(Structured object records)
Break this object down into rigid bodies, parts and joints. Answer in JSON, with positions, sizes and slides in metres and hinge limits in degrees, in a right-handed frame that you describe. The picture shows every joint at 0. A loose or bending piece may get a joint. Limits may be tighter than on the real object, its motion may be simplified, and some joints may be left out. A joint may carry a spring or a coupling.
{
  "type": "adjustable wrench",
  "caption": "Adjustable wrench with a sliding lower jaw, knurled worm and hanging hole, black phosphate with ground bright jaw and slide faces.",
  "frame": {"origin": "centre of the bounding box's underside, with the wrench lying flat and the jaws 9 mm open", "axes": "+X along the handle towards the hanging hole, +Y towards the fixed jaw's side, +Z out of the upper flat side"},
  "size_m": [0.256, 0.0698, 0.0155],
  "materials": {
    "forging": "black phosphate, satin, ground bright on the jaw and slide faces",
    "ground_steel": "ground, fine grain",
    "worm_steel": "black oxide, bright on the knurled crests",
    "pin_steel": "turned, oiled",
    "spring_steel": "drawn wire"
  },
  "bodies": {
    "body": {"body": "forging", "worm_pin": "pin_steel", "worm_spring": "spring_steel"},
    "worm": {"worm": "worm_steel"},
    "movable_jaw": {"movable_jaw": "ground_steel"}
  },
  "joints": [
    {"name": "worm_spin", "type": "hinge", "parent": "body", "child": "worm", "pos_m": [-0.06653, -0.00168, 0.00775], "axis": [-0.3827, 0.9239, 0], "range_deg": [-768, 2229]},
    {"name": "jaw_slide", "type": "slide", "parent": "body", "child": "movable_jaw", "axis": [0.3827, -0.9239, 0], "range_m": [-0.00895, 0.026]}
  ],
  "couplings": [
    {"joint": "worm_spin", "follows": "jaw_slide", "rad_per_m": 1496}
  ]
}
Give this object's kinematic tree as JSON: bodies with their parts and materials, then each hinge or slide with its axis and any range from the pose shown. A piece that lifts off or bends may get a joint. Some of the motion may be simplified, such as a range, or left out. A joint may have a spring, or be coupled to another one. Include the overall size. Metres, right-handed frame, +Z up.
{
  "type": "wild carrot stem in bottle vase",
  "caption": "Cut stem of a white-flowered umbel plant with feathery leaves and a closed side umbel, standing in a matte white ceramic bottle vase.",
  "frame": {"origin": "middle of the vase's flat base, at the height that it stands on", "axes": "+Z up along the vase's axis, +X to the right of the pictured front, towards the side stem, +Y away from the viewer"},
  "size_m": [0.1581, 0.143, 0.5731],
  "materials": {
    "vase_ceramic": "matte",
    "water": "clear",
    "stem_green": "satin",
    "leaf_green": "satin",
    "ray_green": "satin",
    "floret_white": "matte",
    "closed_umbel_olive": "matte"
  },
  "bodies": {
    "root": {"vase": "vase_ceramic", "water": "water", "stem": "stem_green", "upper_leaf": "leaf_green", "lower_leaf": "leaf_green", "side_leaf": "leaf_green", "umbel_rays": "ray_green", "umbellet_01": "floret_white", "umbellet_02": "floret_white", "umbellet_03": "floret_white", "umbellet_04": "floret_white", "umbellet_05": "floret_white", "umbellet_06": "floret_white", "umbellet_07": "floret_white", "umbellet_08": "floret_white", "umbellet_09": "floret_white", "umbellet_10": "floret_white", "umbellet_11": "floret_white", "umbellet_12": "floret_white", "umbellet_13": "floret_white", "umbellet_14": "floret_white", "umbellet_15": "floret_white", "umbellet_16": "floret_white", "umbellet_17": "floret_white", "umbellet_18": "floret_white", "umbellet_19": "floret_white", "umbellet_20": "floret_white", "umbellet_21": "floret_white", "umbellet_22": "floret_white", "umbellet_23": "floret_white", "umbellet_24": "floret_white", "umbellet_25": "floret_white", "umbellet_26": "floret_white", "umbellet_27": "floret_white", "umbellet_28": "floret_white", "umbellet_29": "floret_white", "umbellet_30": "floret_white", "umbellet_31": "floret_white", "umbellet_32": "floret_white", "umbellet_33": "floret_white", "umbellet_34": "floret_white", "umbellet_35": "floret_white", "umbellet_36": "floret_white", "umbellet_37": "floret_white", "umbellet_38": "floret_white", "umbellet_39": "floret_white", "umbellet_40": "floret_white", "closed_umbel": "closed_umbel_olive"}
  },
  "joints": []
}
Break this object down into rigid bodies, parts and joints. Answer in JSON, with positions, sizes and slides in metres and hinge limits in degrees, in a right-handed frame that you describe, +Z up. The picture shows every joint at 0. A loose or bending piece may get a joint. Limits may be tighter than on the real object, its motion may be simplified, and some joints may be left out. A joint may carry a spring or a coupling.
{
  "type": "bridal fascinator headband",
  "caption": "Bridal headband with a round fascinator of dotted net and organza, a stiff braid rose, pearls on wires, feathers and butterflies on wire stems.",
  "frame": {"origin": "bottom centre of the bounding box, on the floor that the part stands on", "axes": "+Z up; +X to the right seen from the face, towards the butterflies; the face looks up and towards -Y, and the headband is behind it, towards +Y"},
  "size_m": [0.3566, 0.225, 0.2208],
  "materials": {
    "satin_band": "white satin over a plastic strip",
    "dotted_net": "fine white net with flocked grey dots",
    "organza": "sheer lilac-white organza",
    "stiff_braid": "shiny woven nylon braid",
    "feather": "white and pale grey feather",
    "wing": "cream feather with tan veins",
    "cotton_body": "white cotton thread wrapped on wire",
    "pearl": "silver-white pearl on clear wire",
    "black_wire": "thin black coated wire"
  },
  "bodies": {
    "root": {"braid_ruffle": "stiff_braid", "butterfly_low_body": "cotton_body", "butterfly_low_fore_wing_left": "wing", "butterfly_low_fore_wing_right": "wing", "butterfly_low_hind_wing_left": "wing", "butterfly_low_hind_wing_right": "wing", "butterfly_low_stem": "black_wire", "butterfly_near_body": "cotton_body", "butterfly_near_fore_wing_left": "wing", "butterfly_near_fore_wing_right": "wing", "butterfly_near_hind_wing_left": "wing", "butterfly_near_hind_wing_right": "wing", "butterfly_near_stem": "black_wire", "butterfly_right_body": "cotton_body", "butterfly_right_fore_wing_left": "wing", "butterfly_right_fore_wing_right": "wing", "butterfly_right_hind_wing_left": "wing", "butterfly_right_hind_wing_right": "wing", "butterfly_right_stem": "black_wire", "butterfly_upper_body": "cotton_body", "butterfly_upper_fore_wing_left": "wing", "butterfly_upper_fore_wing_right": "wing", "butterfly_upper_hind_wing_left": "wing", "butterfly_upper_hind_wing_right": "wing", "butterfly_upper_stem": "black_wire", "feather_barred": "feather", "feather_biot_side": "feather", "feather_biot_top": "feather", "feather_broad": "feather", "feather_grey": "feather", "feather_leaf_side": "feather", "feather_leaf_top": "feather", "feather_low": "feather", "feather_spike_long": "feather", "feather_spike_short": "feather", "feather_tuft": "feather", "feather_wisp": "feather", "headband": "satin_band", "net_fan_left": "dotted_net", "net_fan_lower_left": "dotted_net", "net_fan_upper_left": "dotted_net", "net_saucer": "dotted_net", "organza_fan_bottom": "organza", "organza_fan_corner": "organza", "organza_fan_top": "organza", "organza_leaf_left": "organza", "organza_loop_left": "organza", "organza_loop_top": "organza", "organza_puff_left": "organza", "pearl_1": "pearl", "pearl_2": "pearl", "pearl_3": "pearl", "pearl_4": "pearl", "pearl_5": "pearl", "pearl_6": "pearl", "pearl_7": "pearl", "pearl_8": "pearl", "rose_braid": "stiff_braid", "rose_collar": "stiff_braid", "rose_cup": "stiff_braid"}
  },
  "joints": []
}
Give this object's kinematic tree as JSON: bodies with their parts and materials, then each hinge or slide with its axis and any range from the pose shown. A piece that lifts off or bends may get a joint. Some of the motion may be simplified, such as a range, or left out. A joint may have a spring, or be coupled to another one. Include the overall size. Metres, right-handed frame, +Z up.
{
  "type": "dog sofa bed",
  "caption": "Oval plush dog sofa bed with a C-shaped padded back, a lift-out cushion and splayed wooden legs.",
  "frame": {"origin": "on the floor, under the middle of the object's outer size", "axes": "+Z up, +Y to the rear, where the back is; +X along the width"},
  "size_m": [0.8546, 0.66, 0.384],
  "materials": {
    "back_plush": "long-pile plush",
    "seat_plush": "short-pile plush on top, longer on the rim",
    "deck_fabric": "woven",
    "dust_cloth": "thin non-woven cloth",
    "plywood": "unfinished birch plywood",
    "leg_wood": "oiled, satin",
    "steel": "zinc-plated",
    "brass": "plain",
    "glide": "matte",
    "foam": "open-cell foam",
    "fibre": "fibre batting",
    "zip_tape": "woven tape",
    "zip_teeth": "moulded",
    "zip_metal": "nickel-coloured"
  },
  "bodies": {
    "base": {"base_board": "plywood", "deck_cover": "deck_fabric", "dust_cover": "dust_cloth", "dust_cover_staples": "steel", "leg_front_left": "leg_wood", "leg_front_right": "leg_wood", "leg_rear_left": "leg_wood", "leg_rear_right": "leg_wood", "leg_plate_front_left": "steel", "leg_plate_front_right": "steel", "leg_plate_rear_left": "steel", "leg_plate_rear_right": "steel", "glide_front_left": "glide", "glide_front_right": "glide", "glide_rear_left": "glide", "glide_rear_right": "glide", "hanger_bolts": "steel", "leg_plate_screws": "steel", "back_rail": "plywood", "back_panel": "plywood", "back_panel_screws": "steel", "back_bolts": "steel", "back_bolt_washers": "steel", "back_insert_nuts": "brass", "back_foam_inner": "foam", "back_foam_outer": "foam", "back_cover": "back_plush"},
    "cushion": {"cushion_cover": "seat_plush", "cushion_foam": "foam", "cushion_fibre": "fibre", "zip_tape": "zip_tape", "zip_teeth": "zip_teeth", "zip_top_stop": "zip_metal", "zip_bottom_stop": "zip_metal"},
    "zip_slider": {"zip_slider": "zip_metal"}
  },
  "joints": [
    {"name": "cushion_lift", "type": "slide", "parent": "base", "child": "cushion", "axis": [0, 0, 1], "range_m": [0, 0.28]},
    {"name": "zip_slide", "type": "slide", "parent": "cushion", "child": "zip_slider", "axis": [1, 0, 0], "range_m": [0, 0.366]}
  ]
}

* **PROBLEM DESCRIPTION**: Select the lines that carry the string "axis" and copy them.

* **RESPONSE TO THIS TASK**:
    {"name": "worm_spin", "type": "hinge", "parent": "body", "child": "worm", "pos_m": [-0.06653, -0.00168, 0.00775], "axis": [-0.3827, 0.9239, 0], "range_deg": [-768, 2229]},
    {"name": "jaw_slide", "type": "slide", "parent": "body", "child": "movable_jaw", "axis": [0.3827, -0.9239, 0], "range_m": [-0.00895, 0.026]}
Give this object's kinematic tree as JSON: bodies with their parts and materials, then each hinge or slide with its axis and any range from the pose shown. A piece that lifts off or bends may get a joint. Some of the motion may be simplified, such as a range, or left out. A joint may have a spring, or be coupled to another one. Include the overall size. Metres, right-handed frame, +Z up.
  "frame": {"origin": "middle of the vase's flat base, at the height that it stands on", "axes": "+Z up along the vase's axis, +X to the right of the pictured front, towards the side stem, +Y away from the viewer"},
Give this object's kinematic tree as JSON: bodies with their parts and materials, then each hinge or slide with its axis and any range from the pose shown. A piece that lifts off or bends may get a joint. Some of the motion may be simplified, such as a range, or left out. A joint may have a spring, or be coupled to another one. Include the overall size. Metres, right-handed frame, +Z up.
    {"name": "cushion_lift", "type": "slide", "parent": "base", "child": "cushion", "axis": [0, 0, 1], "range_m": [0, 0.28]},
    {"name": "zip_slide", "type": "slide", "parent": "cushion", "child": "zip_slider", "axis": [1, 0, 0], "range_m": [0, 0.366]}